[start of Working data]

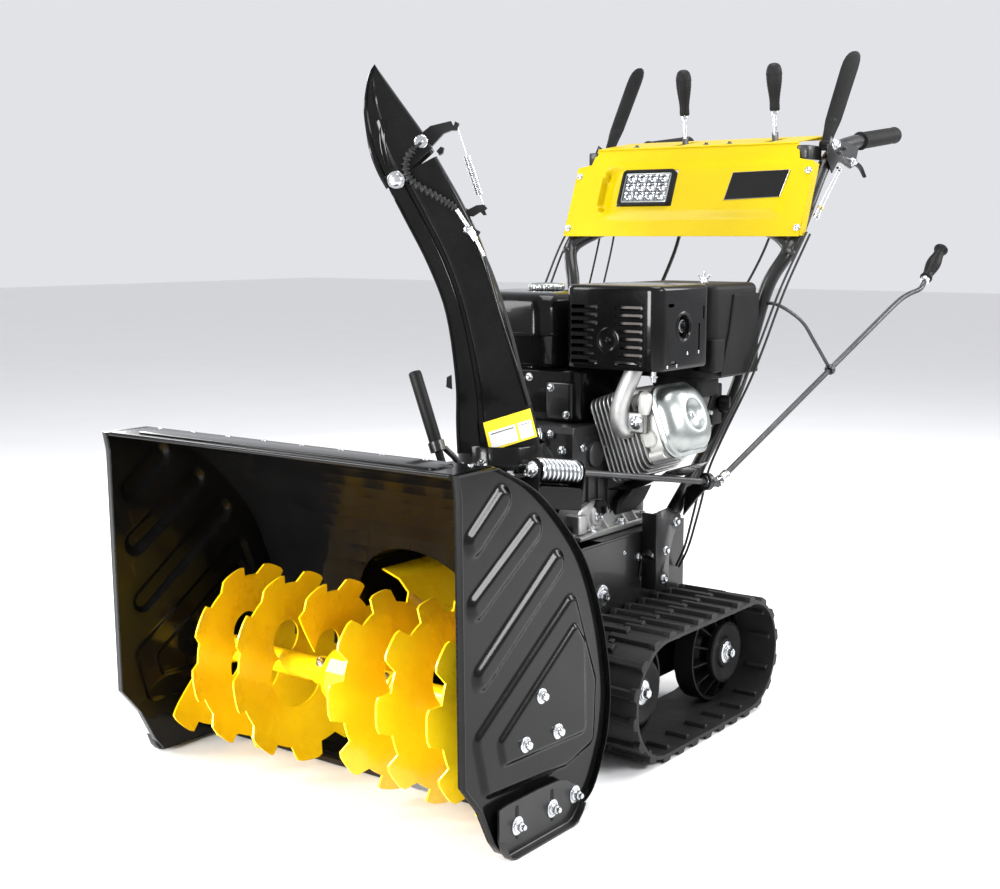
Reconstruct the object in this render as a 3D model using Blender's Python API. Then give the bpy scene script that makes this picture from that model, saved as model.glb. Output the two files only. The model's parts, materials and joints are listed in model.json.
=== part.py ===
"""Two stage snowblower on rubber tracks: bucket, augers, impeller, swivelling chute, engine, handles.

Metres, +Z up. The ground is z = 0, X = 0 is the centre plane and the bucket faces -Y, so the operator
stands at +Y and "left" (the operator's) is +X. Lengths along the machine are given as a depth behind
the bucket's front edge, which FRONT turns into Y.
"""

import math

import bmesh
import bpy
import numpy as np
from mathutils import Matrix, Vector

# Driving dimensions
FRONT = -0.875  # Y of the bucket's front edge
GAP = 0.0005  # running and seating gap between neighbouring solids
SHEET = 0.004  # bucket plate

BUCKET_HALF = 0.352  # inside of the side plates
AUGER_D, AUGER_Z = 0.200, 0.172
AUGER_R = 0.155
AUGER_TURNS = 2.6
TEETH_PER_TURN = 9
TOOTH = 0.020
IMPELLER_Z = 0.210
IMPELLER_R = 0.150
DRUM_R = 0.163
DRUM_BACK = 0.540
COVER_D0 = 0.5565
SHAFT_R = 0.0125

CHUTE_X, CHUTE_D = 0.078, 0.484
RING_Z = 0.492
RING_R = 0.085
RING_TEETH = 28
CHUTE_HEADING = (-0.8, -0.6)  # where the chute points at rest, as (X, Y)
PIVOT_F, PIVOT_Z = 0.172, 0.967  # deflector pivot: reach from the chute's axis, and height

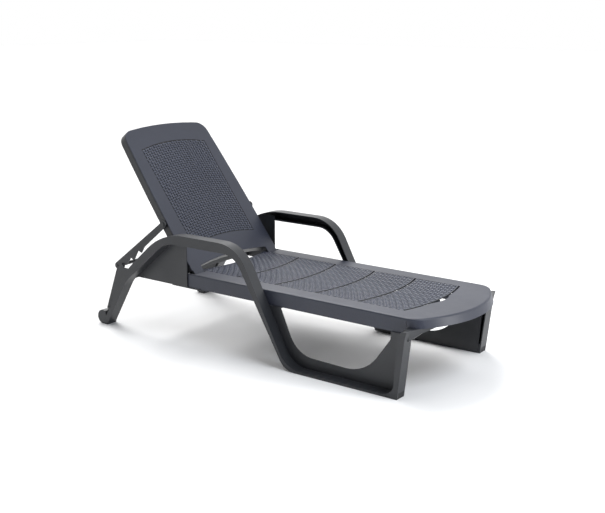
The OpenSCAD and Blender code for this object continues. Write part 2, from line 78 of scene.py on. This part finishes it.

[end of Working data]

Task to complete
The records above are to be repeated exactly, in their entirety.

Written answer
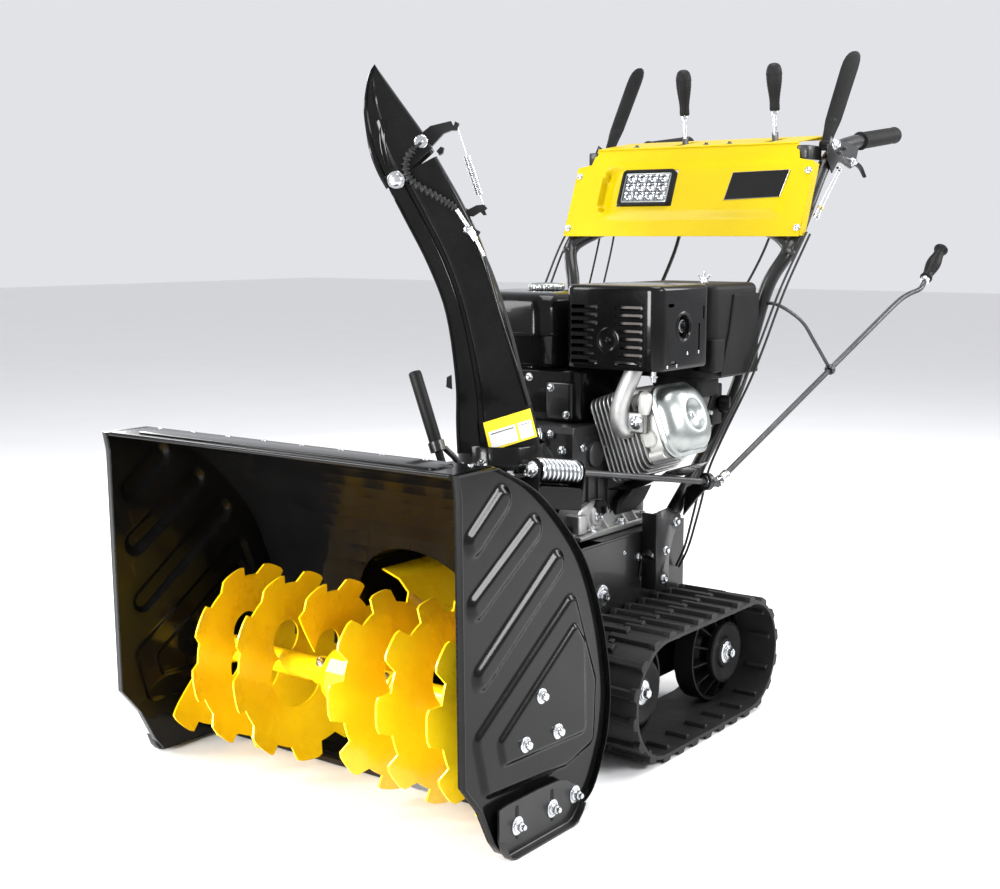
Reconstruct the object in this render as a 3D model using Blender's Python API. Then give the bpy scene script that makes this picture from that model, saved as model.glb. Output the two files only. The model's parts, materials and joints are listed in model.json.
=== part.py ===
"""Two stage snowblower on rubber tracks: bucket, augers, impeller, swivelling chute, engine, handles.

Metres, +Z up. The ground is z = 0, X = 0 is the centre plane and the bucket faces -Y, so the operator
stands at +Y and "left" (the operator's) is +X. Lengths along the machine are given as a depth behind
the bucket's front edge, which FRONT turns into Y.
"""

import math

import bmesh
import bpy
import numpy as np
from mathutils import Matrix, Vector

# Driving dimensions
FRONT = -0.875  # Y of the bucket's front edge
GAP = 0.0005  # running and seating gap between neighbouring solids
SHEET = 0.004  # bucket plate

BUCKET_HALF = 0.352  # inside of the side plates
AUGER_D, AUGER_Z = 0.200, 0.172
AUGER_R = 0.155
AUGER_TURNS = 2.6
TEETH_PER_TURN = 9
TOOTH = 0.020
IMPELLER_Z = 0.210
IMPELLER_R = 0.150
DRUM_R = 0.163
DRUM_BACK = 0.540
COVER_D0 = 0.5565
SHAFT_R = 0.0125

CHUTE_X, CHUTE_D = 0.078, 0.484
RING_Z = 0.492
RING_R = 0.085
RING_TEETH = 28
CHUTE_HEADING = (-0.8, -0.6)  # where the chute points at rest, as (X, Y)
PIVOT_F, PIVOT_Z = 0.172, 0.967  # deflector pivot: reach from the chute's axis, and height

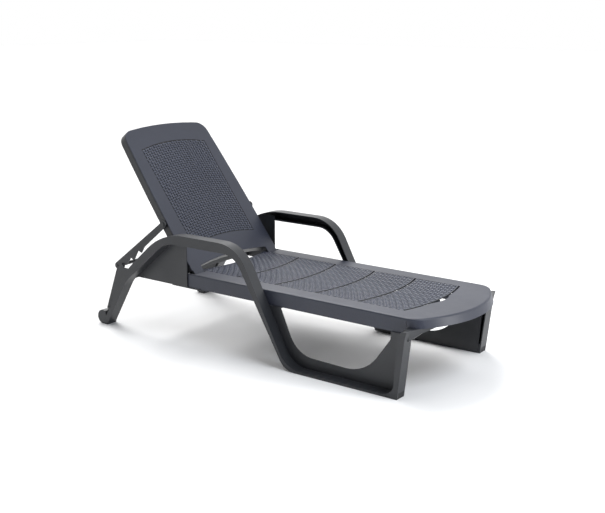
The OpenSCAD and Blender code for this object continues. Write part 2, from line 78 of scene.py on. This part finishes it.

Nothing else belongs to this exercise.